After that show, I went to another of a band that I really liked and had seen before. I was happy I got to get very close, but I was really disappointed that more people didn't come out for their show since they were such a sweet band. Because I wanted more people to enjoy it, I danced more and showed a lot of energy (keeping hydrated!). I had such a fun time with the band and the crowd. My friend who was completely sober got caught up in the energy and the fun, too.
My friend who was completely sober got caught up in the energy and the fun, too.
It was nice that we could still very much participate in the night together, that no one was precluded on if they chose to roll or not. It wasn't an exclusive experience. At one point between songs, there was a big bass rumble. Okay. I kind of get how the dubstep kids feel when the bass drops. It is kind of cool. But, still didn't turn me into a dubstep kid.

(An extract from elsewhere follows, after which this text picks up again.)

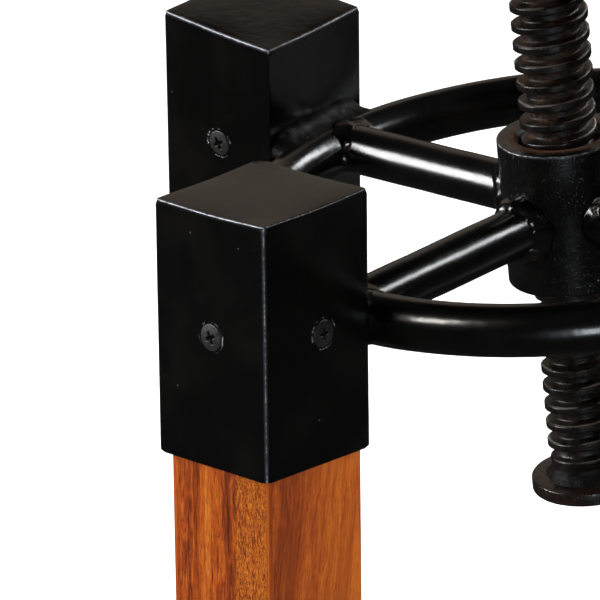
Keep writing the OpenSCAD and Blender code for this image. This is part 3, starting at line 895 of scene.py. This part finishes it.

It was a magical way of ending the festival. As we were leaving for the night, one of the other bands that was more dubsteppy had a large crowd out. It would have been kind of fun to dance to, but my allegiances were still very much intact. I knew my friend wouldn't like it as much (plus wanted to hit the road soon since a mass exodus gives her anxiety), and I was a little bit sad that this band probably took away some of the people from the band I really liked. So, I enjoyed it as I walked through, confident the other people would carry plenty of energy for the night.
All in all, Molly was one of the most pleasant experiences I've had. My big take-aways are to make sure EVERYONE is in a good mood before starting, to be somewhat aware of the source so we are getting decent quality, and to be in a mindset and around people that share the same mindset of what makes US feel positive. Doing makes me happy and allowing for everyone else to be in a positive place, too.